Svenska Kennelklubben (SKK, Swedish Kennel Club) is a Swedish organization dedicated to purebred dogs, and dog owners. It was formed on 13 December 1889 by a group of noblemen and hunters with the aim to maintain the capability of good hunting dogs. According to its charter, the goals of the organization are "to create interest in, and promote, the breeding of mentally and physically healthy purebred dogs that are adequate in terms of working and hunting and that have a favorable appearance".

==Overview==
Today, the majority of SKK's over 300 000 members are ordinary dog owners. Many breeders (about 15 000), hunters and people who work with dogs in various ways are also members of SKK. Out of the 780,000 dogs that live in Sweden, approximately 70% of dogs are currently registered with the SKK. The foundation of SKK's organization is the county clubs, specialty clubs and breed clubs located around the country. They conduct a wide range of activities and arrange many different exhibitions and competitions.

SKK's office is located in Stockholm and has 75 employees who handle the administration of the organization and provide support and advice to members. The club is divided into 25 county clubs, each responsible for membership care in its own county. SKK handles the breed registry for about 70% of the canines in Sweden.

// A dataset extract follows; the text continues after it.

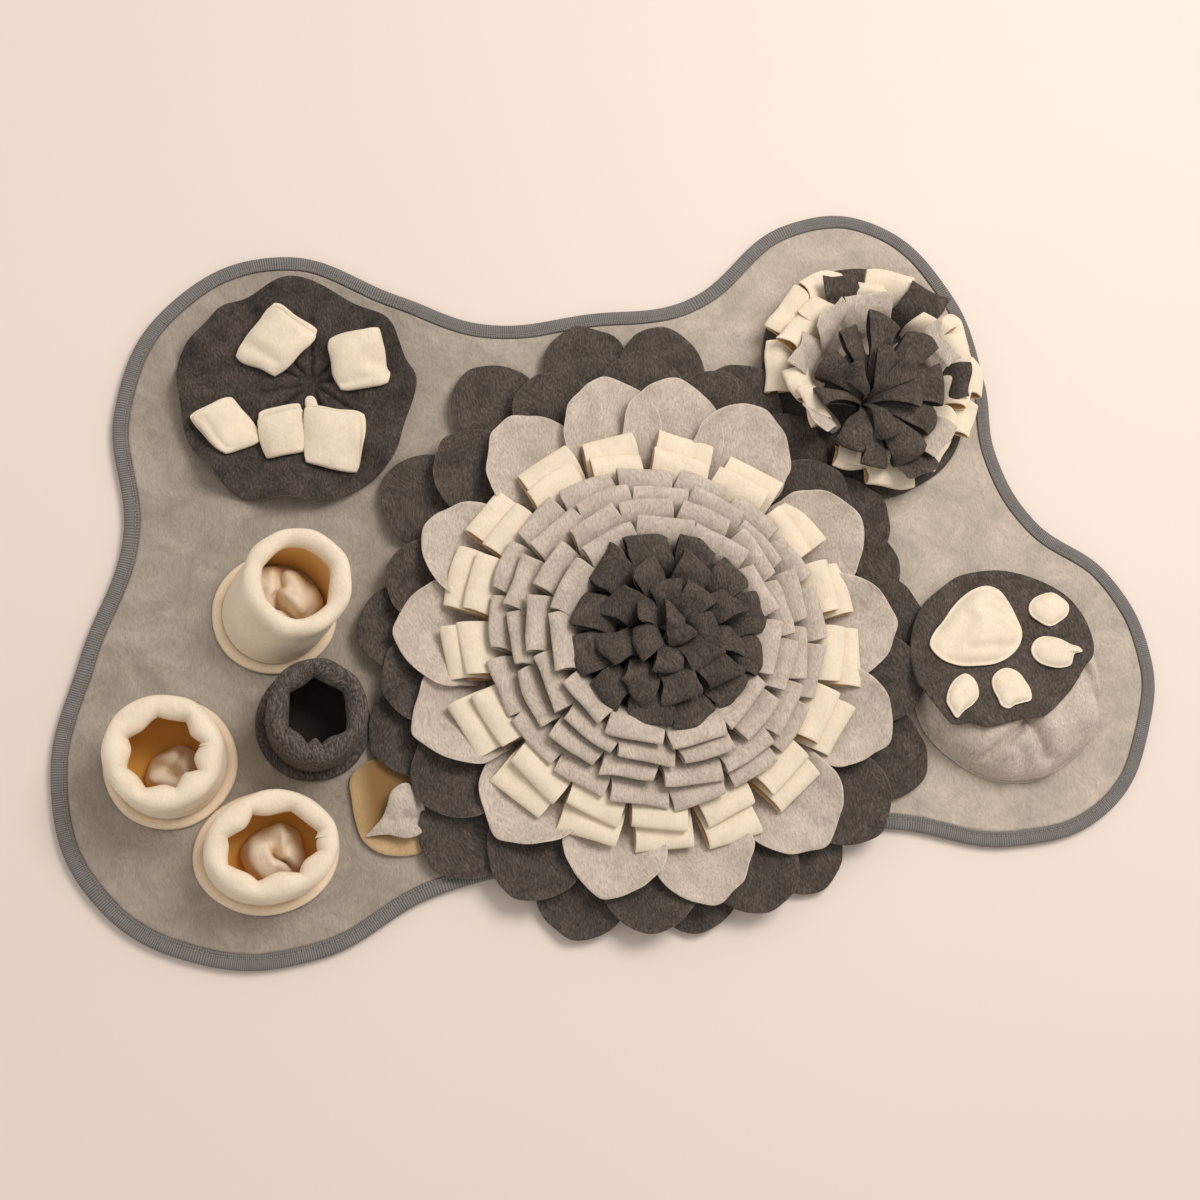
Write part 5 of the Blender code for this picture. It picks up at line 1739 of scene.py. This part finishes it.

# %% [markdown]
# ## The side pocket
#
# A tan cloth with a curved edge lies between two dark petals, mostly under them, with a light grey
# cloth folded into it. Only their outer ends show. Shade is painted into the tan cloth's colour where the
# fold and the petals shelter it, with the same attribute as in the cups.

# %% Side pocket
POCKET_OUTLINE = (  # x, y
    (-0.164, -0.132), (-0.184, -0.130), (-0.204, -0.134), (-0.2165, -0.142), (-0.2180, -0.160),
    (-0.2170, -0.1788), (-0.2141, -0.1901), (-0.2053, -0.1999), (-0.1882, -0.2059), (-0.1732, -0.2054),
    (-0.1640, -0.1960), (-0.1600, -0.1620),
)
FOLD_OUTLINE = (  # x, y
    (-0.1888, -0.1589), (-0.1935, -0.1690), (-0.1985, -0.1770), (-0.2060, -0.1835), (-0.2120, -0.1885),
    (-0.2060, -0.1885), (-0.1959, -0.1894), (-0.1818, -0.1944), (-0.1710, -0.1915), (-0.1670, -0.1800),
    (-0.1680, -0.1620), (-0.1780, -0.1540),
)
FOLD_CORNER = (-0.2120, -0.1885)  # where the fold is sewn into the pocket's seam
FOLD_LIFT = 0.0095
HOLLOW = ((-0.180, -0.1795), (-0.165, -0.1840), 0.0075, 0.0045)  # start, end, depth, width
SLACK = ((-0.193, -0.178), (-0.181, -0.187), 0.0022, 0.0040)
POCKET_CURL = 0.0024  # how high the tan cloth's outer edge curls


def pocket_height(x, y, u, share):
    return ON_MAT + POCKET_CURL * share**6 * np.clip((-0.176 - x) / 0.02, 0, 1)


pocket = cloth_disc(
    "pocket_back_cloth", (-0.190, -0.168), lambda u: closed_line(POCKET_OUTLINE, u), pocket_height, 64, 14)
pocket_x, pocket_y, _ = vertices_of(pocket).T
# painted shade on the tan cloth: darkest where the fold and the petals shelter it
set_shade_depth(pocket, np.clip((pocket_y + 0.1960) / 0.012, 0, 1) * np.clip((pocket_x + 0.2185) / 0.016, 0.35, 1))
CLOTHS["tan_painted_shade"] = [
    paint_inner_shade(new_fleece("tan fleece, pocket, painted shade", "C0A37B", "CBB08A", "B2946B", 0.6, 0.10, nap=0.35), "8B6D45"),
    *CLOTHS["tan_fleece"][1:],
]
thicken(pocket, "tan_painted_shade", smooth_levels=0)
seat(pocket, "tan_fleece", "pocket_back")


def fold_height(x, y, u, share):
    from_corner = np.hypot(x - FOLD_CORNER[0], y - FOLD_CORNER[1])
    lift = FOLD_LIFT * np.clip(from_corner / 0.034, 0, 1) * np.clip((-0.166 - x) / 0.014, 0.25, 1)
    sunk = crease(x, y, *HOLLOW) + crease(x, y, *SLACK)
    return ON_DISC + 0.0008 + np.maximum(lift * (1.15 - 0.25 * share**4) - sunk, 0)


pocket_fold = cloth_disc(
    "pocket_fold_cloth", (-0.186, -0.176), lambda u: closed_line(FOLD_OUTLINE, u), fold_height, 64, 20)
thicken(pocket_fold, "light_grey_fleece", smooth_levels=0)
seat(pocket_fold, "light_grey_fleece", "pocket_fold")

SKK is a member of Fédération Cynologique Internationale (FCI).

==Breeding==
Strategies promoted by the SKK include guidelines for genetic conditions, behavior traits, and show quality. As a tool for breeders and kennel clubs to produce dogs with favourable behaviour, the SKK has developed the Behaviour and Personality Assessment in Dogs, an assessment that measures behavioural traits in dogs. As part of their commitment, the "SKK central office in Stockholm has a Department for Breeding and Health employing eight persons, including two fulltime breeding consultants, a veterinarian, and a geneticist."